■ **DESCRIPTION OF THE TASK**
Within the listing below, locate all lines containing the word "bending". Copy each one.

■ **SUPPLIED DATA**

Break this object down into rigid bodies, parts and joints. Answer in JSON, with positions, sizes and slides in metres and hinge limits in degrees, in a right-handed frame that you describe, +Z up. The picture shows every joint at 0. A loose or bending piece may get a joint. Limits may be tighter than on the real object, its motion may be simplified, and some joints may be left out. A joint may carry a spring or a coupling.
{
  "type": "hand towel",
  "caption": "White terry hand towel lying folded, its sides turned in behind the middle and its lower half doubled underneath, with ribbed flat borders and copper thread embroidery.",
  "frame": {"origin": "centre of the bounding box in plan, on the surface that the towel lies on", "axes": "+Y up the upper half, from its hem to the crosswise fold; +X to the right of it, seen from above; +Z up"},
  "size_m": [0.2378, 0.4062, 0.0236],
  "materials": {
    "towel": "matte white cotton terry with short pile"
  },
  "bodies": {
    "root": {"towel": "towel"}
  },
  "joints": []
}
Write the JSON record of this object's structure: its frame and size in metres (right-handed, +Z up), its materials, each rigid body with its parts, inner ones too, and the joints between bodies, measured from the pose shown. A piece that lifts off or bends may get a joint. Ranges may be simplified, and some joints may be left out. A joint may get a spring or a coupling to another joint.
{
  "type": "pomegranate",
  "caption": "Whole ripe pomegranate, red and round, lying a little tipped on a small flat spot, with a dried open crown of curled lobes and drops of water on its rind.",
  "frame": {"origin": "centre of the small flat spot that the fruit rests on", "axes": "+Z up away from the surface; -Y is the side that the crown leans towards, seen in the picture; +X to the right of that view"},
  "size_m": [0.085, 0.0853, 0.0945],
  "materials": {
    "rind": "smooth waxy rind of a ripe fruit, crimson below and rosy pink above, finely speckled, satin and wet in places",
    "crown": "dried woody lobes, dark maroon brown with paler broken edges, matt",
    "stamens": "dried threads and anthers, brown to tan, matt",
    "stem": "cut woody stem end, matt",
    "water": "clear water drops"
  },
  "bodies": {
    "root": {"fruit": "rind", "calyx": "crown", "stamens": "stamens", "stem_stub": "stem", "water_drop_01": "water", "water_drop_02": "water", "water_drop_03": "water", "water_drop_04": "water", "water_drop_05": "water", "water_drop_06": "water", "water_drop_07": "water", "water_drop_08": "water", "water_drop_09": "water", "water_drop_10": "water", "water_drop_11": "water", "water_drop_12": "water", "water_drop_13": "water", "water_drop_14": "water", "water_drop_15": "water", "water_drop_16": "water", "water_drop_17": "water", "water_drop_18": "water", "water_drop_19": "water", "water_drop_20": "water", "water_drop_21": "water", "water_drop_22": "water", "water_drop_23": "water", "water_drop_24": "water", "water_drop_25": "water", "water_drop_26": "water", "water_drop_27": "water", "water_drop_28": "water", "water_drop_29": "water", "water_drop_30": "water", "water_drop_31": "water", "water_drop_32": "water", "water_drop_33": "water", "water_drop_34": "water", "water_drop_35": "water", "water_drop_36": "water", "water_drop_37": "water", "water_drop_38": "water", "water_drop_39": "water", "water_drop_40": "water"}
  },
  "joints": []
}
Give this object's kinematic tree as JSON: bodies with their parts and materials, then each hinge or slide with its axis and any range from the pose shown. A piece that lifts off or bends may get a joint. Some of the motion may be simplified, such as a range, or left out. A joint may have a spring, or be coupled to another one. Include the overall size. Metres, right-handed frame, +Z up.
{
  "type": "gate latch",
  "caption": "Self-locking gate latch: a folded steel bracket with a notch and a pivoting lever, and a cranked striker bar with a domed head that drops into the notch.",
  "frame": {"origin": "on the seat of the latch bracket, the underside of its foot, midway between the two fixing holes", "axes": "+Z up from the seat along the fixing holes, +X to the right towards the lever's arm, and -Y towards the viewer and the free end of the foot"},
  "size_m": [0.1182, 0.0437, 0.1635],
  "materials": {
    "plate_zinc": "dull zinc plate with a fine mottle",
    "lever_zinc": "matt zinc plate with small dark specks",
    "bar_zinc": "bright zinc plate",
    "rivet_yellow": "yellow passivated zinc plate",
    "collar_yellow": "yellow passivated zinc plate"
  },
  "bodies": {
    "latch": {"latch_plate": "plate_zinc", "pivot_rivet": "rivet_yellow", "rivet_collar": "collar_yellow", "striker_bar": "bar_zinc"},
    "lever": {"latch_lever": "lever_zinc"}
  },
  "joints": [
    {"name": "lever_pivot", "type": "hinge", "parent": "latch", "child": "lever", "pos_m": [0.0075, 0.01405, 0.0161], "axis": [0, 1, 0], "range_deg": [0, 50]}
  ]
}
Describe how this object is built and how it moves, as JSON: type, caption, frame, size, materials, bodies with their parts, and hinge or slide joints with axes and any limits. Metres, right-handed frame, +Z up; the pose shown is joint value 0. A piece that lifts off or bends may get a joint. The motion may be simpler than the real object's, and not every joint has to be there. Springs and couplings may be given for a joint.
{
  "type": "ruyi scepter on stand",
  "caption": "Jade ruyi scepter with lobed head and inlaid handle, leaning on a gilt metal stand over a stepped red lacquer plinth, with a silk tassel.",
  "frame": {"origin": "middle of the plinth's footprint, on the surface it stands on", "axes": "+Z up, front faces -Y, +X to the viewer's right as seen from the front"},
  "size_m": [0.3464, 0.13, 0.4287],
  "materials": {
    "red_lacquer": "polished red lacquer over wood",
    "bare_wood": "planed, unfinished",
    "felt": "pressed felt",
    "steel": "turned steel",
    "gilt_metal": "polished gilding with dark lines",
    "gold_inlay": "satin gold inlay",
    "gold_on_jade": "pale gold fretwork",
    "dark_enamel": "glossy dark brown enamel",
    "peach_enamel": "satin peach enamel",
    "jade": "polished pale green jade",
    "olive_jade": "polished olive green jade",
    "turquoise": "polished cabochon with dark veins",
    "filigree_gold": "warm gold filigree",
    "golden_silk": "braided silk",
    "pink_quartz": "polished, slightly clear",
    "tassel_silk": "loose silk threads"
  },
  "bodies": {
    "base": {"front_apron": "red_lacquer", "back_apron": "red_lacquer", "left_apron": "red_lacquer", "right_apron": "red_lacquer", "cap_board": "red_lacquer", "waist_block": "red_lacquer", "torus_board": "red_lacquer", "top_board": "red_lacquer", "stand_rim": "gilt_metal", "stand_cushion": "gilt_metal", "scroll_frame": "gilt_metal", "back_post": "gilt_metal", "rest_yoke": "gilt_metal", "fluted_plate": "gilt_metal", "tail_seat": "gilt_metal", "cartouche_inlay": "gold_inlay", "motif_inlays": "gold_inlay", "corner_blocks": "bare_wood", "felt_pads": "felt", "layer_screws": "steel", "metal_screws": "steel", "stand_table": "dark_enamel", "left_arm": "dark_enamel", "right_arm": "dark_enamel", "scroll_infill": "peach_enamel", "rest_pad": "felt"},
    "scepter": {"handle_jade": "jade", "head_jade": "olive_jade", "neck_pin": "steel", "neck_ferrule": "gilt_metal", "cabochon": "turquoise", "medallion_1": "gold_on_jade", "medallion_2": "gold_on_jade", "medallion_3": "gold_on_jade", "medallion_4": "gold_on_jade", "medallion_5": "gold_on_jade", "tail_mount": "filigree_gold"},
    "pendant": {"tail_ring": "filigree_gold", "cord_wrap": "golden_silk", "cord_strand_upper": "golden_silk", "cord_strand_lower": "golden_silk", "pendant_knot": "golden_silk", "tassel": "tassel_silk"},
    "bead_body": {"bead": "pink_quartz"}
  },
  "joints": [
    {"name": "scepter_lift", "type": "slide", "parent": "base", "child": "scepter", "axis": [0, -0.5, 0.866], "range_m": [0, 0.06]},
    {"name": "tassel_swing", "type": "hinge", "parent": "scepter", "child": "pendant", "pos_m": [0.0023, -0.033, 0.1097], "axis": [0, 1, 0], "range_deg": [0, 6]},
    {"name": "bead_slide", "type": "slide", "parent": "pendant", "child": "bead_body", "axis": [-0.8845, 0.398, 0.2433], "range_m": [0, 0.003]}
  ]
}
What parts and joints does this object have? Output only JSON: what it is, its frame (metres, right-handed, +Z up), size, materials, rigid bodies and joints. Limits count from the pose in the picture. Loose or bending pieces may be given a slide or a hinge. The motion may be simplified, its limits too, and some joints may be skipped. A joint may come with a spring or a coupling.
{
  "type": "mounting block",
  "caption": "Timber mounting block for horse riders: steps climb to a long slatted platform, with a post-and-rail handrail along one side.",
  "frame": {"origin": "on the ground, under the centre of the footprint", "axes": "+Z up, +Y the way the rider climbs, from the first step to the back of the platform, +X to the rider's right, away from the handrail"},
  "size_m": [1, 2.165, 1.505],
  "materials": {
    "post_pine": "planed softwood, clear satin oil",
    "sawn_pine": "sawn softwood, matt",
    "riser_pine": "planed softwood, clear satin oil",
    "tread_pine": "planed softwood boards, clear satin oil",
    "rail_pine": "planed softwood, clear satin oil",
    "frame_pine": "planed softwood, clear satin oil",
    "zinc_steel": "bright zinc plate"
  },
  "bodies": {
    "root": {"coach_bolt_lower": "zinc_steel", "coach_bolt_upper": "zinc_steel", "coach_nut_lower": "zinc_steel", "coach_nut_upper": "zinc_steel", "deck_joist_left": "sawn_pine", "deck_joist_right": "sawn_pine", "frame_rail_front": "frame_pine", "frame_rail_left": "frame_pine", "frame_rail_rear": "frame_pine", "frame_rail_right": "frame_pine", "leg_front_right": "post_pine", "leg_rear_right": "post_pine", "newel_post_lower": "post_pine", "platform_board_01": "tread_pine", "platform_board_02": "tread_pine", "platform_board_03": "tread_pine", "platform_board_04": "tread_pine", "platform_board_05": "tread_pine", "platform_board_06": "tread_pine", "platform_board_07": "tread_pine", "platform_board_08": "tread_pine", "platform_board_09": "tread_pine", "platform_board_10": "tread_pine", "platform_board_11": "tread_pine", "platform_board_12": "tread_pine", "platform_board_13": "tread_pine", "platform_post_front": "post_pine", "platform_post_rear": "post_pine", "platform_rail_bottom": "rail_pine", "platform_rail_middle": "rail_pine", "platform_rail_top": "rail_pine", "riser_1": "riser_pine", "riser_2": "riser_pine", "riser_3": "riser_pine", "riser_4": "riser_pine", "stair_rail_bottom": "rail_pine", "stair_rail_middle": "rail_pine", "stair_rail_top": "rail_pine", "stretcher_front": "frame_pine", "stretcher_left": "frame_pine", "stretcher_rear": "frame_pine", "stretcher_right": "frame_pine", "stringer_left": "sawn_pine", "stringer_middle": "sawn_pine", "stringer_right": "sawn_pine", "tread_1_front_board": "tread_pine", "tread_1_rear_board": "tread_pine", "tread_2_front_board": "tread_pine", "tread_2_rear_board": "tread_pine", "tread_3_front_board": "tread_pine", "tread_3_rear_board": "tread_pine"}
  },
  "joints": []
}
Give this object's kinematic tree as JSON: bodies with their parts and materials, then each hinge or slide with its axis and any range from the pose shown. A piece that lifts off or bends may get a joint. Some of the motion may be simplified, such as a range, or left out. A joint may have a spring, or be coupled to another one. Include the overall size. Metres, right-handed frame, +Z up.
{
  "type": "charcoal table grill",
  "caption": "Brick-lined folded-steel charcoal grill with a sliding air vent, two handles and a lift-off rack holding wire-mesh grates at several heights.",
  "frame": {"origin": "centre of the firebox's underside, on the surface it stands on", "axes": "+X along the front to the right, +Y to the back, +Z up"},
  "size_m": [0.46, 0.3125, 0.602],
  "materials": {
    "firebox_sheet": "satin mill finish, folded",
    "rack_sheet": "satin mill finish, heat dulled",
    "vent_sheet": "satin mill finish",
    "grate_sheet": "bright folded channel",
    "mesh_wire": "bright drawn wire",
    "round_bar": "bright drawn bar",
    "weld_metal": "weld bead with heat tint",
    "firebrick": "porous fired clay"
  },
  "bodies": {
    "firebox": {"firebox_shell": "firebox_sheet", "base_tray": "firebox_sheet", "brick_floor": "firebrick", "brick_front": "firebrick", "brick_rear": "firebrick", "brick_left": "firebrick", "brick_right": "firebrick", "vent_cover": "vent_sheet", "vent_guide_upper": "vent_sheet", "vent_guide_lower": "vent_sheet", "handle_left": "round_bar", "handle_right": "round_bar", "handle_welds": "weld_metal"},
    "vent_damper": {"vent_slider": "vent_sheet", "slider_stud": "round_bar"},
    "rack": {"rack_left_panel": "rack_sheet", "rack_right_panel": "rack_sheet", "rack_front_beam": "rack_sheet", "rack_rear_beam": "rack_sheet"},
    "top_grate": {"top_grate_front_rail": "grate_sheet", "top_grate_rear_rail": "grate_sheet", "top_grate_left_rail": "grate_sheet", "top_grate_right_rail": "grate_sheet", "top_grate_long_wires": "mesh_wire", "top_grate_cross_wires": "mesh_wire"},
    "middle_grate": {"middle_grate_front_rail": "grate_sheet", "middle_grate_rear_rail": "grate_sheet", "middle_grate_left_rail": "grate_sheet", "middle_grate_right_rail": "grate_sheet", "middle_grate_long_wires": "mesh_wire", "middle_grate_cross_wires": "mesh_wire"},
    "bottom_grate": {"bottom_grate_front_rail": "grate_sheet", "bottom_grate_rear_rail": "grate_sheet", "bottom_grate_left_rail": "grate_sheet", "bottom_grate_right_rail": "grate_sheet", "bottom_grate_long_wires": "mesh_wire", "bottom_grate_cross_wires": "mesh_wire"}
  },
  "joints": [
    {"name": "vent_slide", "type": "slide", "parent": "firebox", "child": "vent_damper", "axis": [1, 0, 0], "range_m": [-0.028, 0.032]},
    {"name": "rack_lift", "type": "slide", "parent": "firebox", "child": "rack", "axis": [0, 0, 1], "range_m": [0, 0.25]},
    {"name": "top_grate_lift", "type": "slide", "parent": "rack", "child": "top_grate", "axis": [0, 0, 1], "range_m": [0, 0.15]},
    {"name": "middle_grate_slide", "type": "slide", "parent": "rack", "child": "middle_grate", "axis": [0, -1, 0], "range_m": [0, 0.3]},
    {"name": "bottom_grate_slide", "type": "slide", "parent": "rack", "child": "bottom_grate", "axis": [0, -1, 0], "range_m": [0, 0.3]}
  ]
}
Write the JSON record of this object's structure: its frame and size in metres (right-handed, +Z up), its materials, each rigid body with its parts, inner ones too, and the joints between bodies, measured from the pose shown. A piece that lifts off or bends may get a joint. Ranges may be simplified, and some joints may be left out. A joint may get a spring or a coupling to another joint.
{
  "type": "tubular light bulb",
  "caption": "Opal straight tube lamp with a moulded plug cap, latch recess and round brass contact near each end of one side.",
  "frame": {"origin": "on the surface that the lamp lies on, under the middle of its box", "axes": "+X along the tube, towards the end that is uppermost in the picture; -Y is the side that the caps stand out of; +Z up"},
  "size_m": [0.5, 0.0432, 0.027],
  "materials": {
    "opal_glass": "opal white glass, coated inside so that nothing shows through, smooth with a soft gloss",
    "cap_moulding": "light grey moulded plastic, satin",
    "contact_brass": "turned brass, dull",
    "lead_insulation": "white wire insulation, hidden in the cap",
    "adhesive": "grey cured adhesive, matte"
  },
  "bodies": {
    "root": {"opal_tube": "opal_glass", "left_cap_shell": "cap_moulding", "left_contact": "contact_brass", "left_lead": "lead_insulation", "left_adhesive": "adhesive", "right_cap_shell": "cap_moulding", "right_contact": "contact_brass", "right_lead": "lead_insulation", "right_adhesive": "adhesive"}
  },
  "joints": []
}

■ **SOLUTION TO THE EXERCISE**
Break this object down into rigid bodies, parts and joints. Answer in JSON, with positions, sizes and slides in metres and hinge limits in degrees, in a right-handed frame that you describe, +Z up. The picture shows every joint at 0. A loose or bending piece may get a joint. Limits may be tighter than on the real object, its motion may be simplified, and some joints may be left out. A joint may carry a spring or a coupling.
What parts and joints does this object have? Output only JSON: what it is, its frame (metres, right-handed, +Z up), size, materials, rigid bodies and joints. Limits count from the pose in the picture. Loose or bending pieces may be given a slide or a hinge. The motion may be simplified, its limits too, and some joints may be skipped. A joint may come with a spring or a coupling.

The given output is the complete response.